_Work to be completed_: Locate all lines in the data below that hold "origin" and show them.

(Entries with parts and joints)

'''

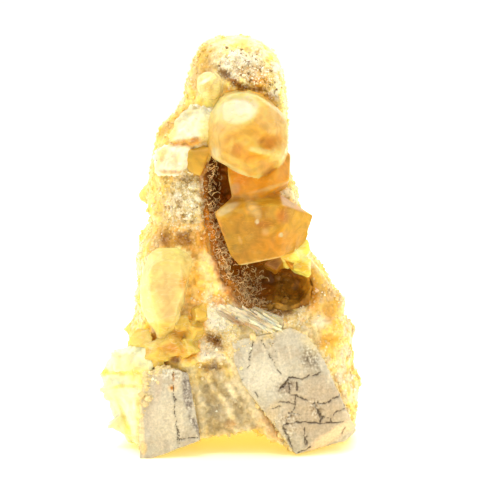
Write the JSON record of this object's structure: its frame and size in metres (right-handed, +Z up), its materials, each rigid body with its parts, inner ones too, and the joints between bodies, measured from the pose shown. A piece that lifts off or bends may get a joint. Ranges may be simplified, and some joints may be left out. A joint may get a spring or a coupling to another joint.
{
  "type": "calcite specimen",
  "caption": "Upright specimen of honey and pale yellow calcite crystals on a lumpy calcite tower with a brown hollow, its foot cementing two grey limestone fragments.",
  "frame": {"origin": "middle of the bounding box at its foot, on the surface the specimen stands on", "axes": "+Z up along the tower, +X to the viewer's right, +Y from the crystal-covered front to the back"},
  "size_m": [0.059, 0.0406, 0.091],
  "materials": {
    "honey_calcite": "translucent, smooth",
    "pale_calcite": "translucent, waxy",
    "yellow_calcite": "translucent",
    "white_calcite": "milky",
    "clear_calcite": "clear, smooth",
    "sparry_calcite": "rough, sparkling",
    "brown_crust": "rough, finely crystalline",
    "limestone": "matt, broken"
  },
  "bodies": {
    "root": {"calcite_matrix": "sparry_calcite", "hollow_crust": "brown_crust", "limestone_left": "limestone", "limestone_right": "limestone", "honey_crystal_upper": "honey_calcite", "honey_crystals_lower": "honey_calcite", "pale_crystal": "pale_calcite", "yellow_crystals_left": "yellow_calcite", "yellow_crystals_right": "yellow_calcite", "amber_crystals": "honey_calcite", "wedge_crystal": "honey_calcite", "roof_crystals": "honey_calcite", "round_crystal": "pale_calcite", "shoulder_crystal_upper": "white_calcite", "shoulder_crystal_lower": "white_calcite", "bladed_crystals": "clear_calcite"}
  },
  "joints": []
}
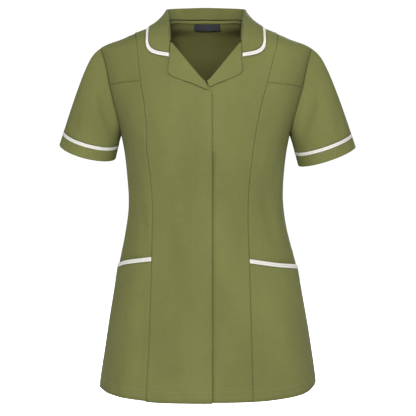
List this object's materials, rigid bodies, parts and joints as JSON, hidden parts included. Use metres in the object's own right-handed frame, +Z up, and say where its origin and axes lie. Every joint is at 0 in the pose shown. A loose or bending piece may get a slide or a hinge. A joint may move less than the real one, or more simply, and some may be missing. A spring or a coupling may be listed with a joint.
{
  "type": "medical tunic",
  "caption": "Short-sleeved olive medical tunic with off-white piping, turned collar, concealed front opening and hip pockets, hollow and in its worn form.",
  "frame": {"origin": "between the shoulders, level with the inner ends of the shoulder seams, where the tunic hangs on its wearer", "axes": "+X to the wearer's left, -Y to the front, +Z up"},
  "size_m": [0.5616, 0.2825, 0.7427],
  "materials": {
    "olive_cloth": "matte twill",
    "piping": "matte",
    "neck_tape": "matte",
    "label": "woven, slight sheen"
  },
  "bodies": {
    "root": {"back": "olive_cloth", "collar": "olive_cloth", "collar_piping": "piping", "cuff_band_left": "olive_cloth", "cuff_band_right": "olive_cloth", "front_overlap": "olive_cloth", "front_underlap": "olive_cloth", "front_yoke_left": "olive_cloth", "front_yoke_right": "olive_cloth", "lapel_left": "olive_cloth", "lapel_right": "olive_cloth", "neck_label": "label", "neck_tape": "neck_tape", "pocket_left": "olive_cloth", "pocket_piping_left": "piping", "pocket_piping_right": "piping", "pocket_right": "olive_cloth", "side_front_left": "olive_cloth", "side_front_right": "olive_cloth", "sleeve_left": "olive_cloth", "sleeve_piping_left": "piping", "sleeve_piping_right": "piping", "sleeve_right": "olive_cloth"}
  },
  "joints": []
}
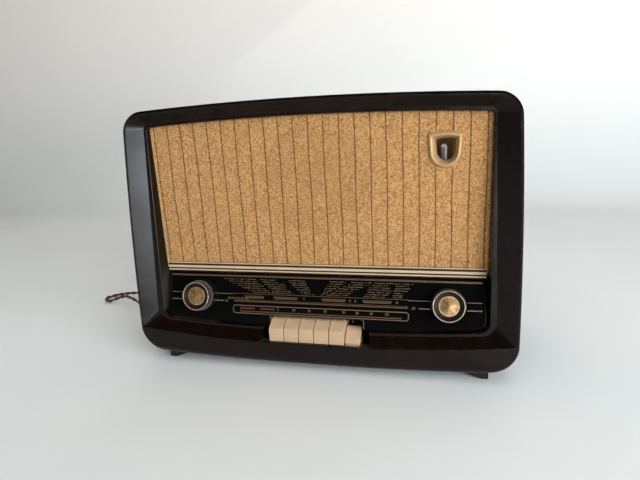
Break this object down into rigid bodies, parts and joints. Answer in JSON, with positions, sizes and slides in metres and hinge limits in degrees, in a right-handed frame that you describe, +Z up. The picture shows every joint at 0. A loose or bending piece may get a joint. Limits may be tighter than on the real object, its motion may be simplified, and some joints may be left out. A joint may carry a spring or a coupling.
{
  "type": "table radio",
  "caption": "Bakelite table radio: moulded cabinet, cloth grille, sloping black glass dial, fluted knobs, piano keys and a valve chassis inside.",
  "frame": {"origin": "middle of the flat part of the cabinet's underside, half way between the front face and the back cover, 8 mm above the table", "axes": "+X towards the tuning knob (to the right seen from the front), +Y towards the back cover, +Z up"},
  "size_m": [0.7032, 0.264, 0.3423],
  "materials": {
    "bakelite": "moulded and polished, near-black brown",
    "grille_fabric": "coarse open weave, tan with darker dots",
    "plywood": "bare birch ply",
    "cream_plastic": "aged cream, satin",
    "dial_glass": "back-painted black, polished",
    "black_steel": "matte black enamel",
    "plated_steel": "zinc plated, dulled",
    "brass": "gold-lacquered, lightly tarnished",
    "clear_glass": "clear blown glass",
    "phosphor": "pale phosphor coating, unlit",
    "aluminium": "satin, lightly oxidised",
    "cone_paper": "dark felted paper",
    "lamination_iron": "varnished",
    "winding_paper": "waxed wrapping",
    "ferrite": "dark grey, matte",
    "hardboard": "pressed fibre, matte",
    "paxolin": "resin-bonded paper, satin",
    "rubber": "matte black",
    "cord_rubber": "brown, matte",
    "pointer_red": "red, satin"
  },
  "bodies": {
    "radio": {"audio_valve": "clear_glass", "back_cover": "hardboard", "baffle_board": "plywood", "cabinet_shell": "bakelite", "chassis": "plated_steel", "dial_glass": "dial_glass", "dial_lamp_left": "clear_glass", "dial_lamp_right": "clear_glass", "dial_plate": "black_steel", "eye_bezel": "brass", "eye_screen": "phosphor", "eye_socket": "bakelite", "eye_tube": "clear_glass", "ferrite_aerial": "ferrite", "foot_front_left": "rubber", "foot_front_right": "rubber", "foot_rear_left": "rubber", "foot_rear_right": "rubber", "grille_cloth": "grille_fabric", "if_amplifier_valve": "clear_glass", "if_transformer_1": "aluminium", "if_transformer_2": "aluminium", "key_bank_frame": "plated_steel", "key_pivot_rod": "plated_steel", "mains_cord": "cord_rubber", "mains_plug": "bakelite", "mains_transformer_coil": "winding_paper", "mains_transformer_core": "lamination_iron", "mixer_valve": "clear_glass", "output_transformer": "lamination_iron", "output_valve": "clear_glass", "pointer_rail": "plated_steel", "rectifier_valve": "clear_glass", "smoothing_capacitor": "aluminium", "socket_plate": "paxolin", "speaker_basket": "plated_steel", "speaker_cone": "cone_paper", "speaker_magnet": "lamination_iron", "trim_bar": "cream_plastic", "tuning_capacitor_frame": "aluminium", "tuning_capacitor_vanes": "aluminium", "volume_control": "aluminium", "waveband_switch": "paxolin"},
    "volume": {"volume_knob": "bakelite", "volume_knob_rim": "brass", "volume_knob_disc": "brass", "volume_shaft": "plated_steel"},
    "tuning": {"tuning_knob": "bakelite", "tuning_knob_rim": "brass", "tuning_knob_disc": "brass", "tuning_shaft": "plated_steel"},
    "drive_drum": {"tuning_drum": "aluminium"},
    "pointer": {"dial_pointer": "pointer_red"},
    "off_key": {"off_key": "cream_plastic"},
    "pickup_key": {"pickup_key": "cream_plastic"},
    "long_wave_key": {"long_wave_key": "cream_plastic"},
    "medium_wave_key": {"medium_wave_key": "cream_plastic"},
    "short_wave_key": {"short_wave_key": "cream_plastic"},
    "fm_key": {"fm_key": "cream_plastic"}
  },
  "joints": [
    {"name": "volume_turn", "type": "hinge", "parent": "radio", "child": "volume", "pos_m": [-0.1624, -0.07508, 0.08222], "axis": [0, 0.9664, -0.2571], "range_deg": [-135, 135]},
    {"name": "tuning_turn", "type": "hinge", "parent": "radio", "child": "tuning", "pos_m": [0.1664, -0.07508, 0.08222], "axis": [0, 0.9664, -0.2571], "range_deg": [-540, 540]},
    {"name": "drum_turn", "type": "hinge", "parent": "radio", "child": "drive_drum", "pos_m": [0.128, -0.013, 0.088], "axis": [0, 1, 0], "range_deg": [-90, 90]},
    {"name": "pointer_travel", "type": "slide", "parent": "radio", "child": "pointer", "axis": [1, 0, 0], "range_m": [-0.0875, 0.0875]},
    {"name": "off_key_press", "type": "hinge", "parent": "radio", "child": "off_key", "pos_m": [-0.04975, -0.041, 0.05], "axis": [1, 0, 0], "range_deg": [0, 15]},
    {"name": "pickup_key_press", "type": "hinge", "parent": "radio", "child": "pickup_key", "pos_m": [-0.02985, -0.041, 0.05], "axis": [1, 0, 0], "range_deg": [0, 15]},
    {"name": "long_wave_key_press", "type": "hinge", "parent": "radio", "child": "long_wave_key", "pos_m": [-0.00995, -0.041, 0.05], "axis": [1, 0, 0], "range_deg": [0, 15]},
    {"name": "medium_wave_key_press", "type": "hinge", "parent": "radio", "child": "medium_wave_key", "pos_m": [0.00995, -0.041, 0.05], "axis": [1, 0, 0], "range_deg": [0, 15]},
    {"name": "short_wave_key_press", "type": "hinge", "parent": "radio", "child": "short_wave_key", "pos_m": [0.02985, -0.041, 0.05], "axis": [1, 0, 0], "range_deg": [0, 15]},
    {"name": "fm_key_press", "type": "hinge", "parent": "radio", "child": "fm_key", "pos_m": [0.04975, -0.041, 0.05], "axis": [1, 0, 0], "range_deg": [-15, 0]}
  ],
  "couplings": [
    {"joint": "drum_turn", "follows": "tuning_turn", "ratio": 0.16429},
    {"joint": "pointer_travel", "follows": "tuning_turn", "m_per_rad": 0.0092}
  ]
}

'''

_Problem solution_:
  "frame": {"origin": "middle of the bounding box at its foot, on the surface the specimen stands on", "axes": "+Z up along the tower, +X to the viewer's right, +Y from the crystal-covered front to the back"},
List this object's materials, rigid bodies, parts and joints as JSON, hidden parts included. Use metres in the object's own right-handed frame, +Z up, and say where its origin and axes lie. Every joint is at 0 in the pose shown. A loose or bending piece may get a slide or a hinge. A joint may move less than the real one, or more simply, and some may be missing. A spring or a coupling may be listed with a joint.
  "frame": {"origin": "between the shoulders, level with the inner ends of the shoulder seams, where the tunic hangs on its wearer", "axes": "+X to the wearer's left, -Y to the front, +Z up"},
  "frame": {"origin": "middle of the flat part of the cabinet's underside, half way between the front face and the back cover, 8 mm above the table", "axes": "+X towards the tuning knob (to the right seen from the front), +Y towards the back cover, +Z up"},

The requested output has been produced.